## [DATA LINES]
--- START ---

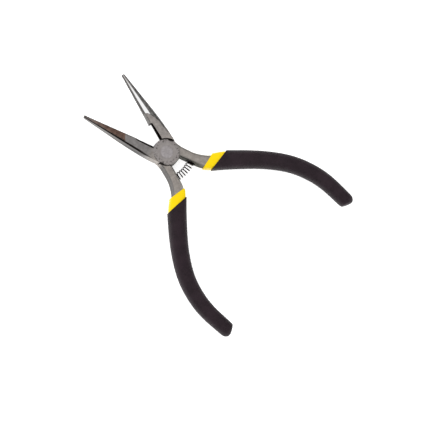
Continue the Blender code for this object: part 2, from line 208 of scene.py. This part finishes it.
# Steel of each half. Pairs of tones are mixed in patches, but the outer edge's go from the boss to the tip,
# and the neck's are for its inner and outer bevel. The bevel, outer edge and neck tones are painted light
# and shade, and the back half's near-white facet is a painted reflection. The facet keeps its tone over its
# inner share and has the bevel's painted dark reflection beyond it, and its heel curves towards the boss.
FRONT_STEEL = SimpleNamespace(
    jaw=((0.200, 0.192, 0.195), (0.285, 0.274, 0.276)),
    facet=((0.085, 0.052, 0.044), (0.20, 0.130, 0.100)),
    bevel=((0.040, 0.031, 0.028), (0.082, 0.068, 0.063)),
    outer_edge=((0.165, 0.160, 0.158), (0.23, 0.222, 0.215)),
    neck=((0.30, 0.28, 0.26), (0.55, 0.52, 0.48)),
    facet_roughness=0.22, facet_share=0.95, facet_bow=0.11)
BACK_STEEL = SimpleNamespace(
    jaw=((0.325, 0.297, 0.284), (0.440, 0.404, 0.386)),
    facet=((0.94, 0.94, 0.94), (0.99, 0.99, 0.99)),
    bevel=((0.100, 0.097, 0.095), (0.190, 0.185, 0.180)),
    outer_edge=((0.118, 0.117, 0.117), (0.066, 0.065, 0.065)),
    neck=((0.85, 0.82, 0.78), (0.275, 0.260, 0.252)),
    facet_roughness=0.10, facet_share=0.66, facet_bow=0.38)

# The other materials. Pairs of tones are mixed in patches, and roughness varies between its two values.
RIVET_TONES = ((0.340, 0.315, 0.318), (0.430, 0.400, 0.405))
RIVET_ROUGHNESS = (0.3, 0.46)
SPRING_TONES = ((0.035, 0.032, 0.031), (0.115, 0.108, 0.102))
SPRING_ROUGHNESS = (0.28, 0.42)
YELLOW_TONES = ((0.76, 0.535, 0.001), (0.78, 0.575, 0.002))
YELLOW_ROUGHNESS = (0.30, 0.42)
DUST_TONE = (0.45, 0.31, 0.02)
BLACK_TONES = ((0.010, 0.0045, 0.0075), (0.017, 0.0085, 0.0130))
BLACK_ROUGHNESS = (0.52, 0.72)
HIGH_SPOT_TONE = (0.027, 0.017, 0.022)

BODIES = frame["record"]["behaviour"]["bodies"]
OPEN_HALF_ANGLE = math.radians(-frame["joints"][0]["range_deg"][0]) / 2
PIVOT = sum(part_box("pivot_rivet"), Vector()) / 2


def body_of(node):
    return next(body for body, nodes in BODIES.items() if node in nodes)


def to_closed_half(node):
    """The matrix from a half as it stands to its drawing, which is closed, front up and in millimetres."""
    if body_of(node) == "front_half":
        turn = Matrix.Rotation(-OPEN_HALF_ANGLE, 4, "Z")
    else:
        turn = Matrix.Rotation(math.pi, 4, "Y") @ Matrix.Rotation(OPEN_HALF_ANGLE, 4, "Z")
    return Matrix.Scale(1 / MM, 4) @ turn @ Matrix.Translation(-PIVOT)


def add_object(name, data):
    made = bpy.data.objects.new(name, data)
    bpy.context.scene.collection.objects.link(made)
    return made


# ---------------------------------------------------------------- shader nodes

def add_node(tree, kind, inputs=None, **settings):
    """Add a shader node. Inputs are values or the sockets to link from."""
    made = tree.nodes.new(f"ShaderNode{kind}")
    for name, value in settings.items():
        setattr(made, name, value)
    for key, value in (inputs or {}).items():
        set_input(tree, made.inputs[key], value)
    return made


def set_input(tree, socket, value):
    if isinstance(value, bpy.types.NodeSocket):
        tree.links.new(value, socket)
    else:
        socket.default_value = value


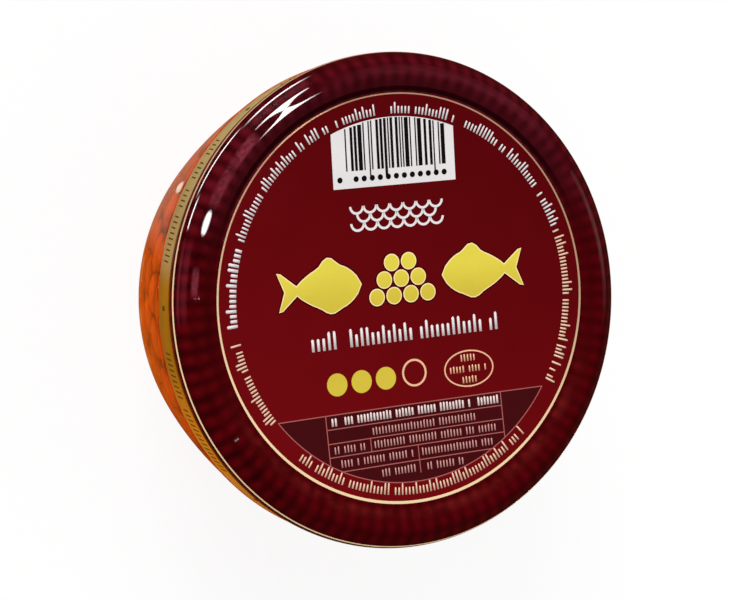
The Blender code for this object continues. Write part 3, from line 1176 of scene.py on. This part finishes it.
def stage_window(strength):
    """Soft light from one side, which mirrors do not see."""
    lamp = bpy.data.lights.new("window_light", "SUN")
    lamp.energy = strength
    lamp.angle = math.radians(WINDOW_SIZE)
    made = link(bpy.data.objects.new("window_light", lamp))
    rise = math.radians(WINDOW_RISE)
    towards = Vector(round_axis(math.cos(rise), math.radians(WINDOW_TURN), math.sin(rise)))
    made.rotation_mode = "QUATERNION"
    made.rotation_quaternion = towards.to_track_quat("Z", "Y")
    made.visible_glossy = False


def stage_camera():
    """The camera at the photograph's place."""
    camera = link(bpy.data.objects.new("camera", bpy.data.cameras.new("camera")))
    camera.data.lens = CAMERA_LENS
    camera.data.sensor_width = CAMERA_SENSOR
    camera.data.clip_start = 0.01
    place, aim = camera_place()
    camera.location = place * MM
    camera.rotation_mode = "QUATERNION"
    level = (aim - place).to_track_quat("-Z", "Y")
    camera.rotation_quaternion = level @ Quaternion((0.0, 0.0, 1.0), math.radians(CAMERA_ROLL))
    bpy.context.scene.camera = camera


# Settings, operators and panel


class StageSettings(bpy.types.PropertyGroup):
    """Light of the stage."""

    daylight: FloatProperty(name="Daylight", description="Strength of the even light", default=0.7,
                            min=0.0)
    window: FloatProperty(name="Window", description="Strength of the light from one side",
                          default=2.1, min=0.0)
    bounce: FloatProperty(name="Bounce", description="Strength of the light from the floor",
                          default=1.25, min=0.0)
    room: FloatProperty(name="Room", description="What mirrors see of the even light", default=0.02,
                        min=0.0)
    highlight: FloatProperty(name="Highlight", description="Strength of the lid's highlights",
                             default=30.0, min=0.0)


class RoeSettings(bpy.types.PropertyGroup):
    """The eggs in the glass."""

    radius: FloatProperty(name="Egg radius", description="Middle radius of an egg",
                          default=3.25 * MM, unit="LENGTH")
    spread: FloatProperty(name="Spread", description="Share by which radii differ", default=0.07,
                          subtype="FACTOR")
    layers: IntProperty(name="Layers", description="Layers of eggs behind the glass", default=2)
    faces: IntProperty(name="Faces a side", description="Faces along each side of an egg", default=4)
    unevenness: FloatProperty(name="Unevenness", description="Share by which eggs are out of round",
                              default=0.05, subtype="FACTOR")
    seed: IntProperty(name="Seed", description="Seed of the heap", default=7)
    colour: FloatVectorProperty(name="Colour", description="Colour of a pale egg", size=3,
                                subtype="COLOR", default=ROE_ORANGE)


class PrintSettings(bpy.types.PropertyGroup):
    """Colours of the print on the lid."""

    white: FloatVectorProperty(name="White", description="White ink", size=3, subtype="COLOR",
                               default=INK_WHITE)
    gold: FloatVectorProperty(name="Gold", description="Gold ink", size=3, subtype="COLOR",
                              default=INK_GOLD)
    cream: FloatVectorProperty(name="Cream", description="Ink round the gold shapes", size=3,
                               subtype="COLOR", default=INK_CREAM)
    line: FloatVectorProperty(name="Line", description="Gold of the fine lines", size=3,
                              subtype="COLOR", default=LINE_GOLD)


class ROEJAR_OT_stage(bpy.types.Operator):
    """Set up the camera, the floor and the light"""

    bl_idname = "roejar.stage"
    bl_label = "Stage"

    def execute(self, context):
        settings = context.scene.roejar_stage
        context.scene.view_settings.view_transform = "Standard"
        stage_camera()
        stage_floor(settings.bounce)
        stage_world(settings.daylight, settings.room)
        stage_window(settings.window)
        lid_highlights(settings.highlight)
        return {"FINISHED"}


class ROEJAR_OT_lid(bpy.types.Operator):
    """Build the lid's metal shell"""

    bl_idname = "roejar.lid"
    bl_label = "Lid"

    def execute(self, context):
        piece(lid_mesh(), enamel(), ["lid"])
        return {"FINISHED"}


class ROEJAR_OT_gold_lines(bpy.types.Operator):
    """Print the gold circle on the panel and the gold line on the shoulder"""

    bl_idname = "roejar.gold_lines"
    bl_label = "Gold lines"

    def execute(self, context):
        # The gold lines are duller at the print's head and paler at its foot: a painted light
        # gradient
        gold = ink("line_gold", context.scene.roejar_print.line, 0.3, second=LINE_PAINTED_PALE,
                   metallic=0.2, fade=(-24.0, 20.0), lean=18.0)
        piece(circle_mesh(), gold, sharp=40.0)
        piece(hairline_mesh(), gold, sharp=40.0)
        return {"FINISHED"}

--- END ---

## [TASK GOAL]
Show every line in the records above that contains the word "from".

## [OUTPUT BELOW]
Continue the Blender code for this object: part 2, from line 208 of scene.py. This part finishes it.
# Steel of each half. Pairs of tones are mixed in patches, but the outer edge's go from the boss to the tip,
    """The matrix from a half as it stands to its drawing, which is closed, front up and in millimetres."""
    """Add a shader node. Inputs are values or the sockets to link from."""
The Blender code for this object continues. Write part 3, from line 1176 of scene.py on. This part finishes it.
    """Soft light from one side, which mirrors do not see."""
    window: FloatProperty(name="Window", description="Strength of the light from one side",
    bounce: FloatProperty(name="Bounce", description="Strength of the light from the floor",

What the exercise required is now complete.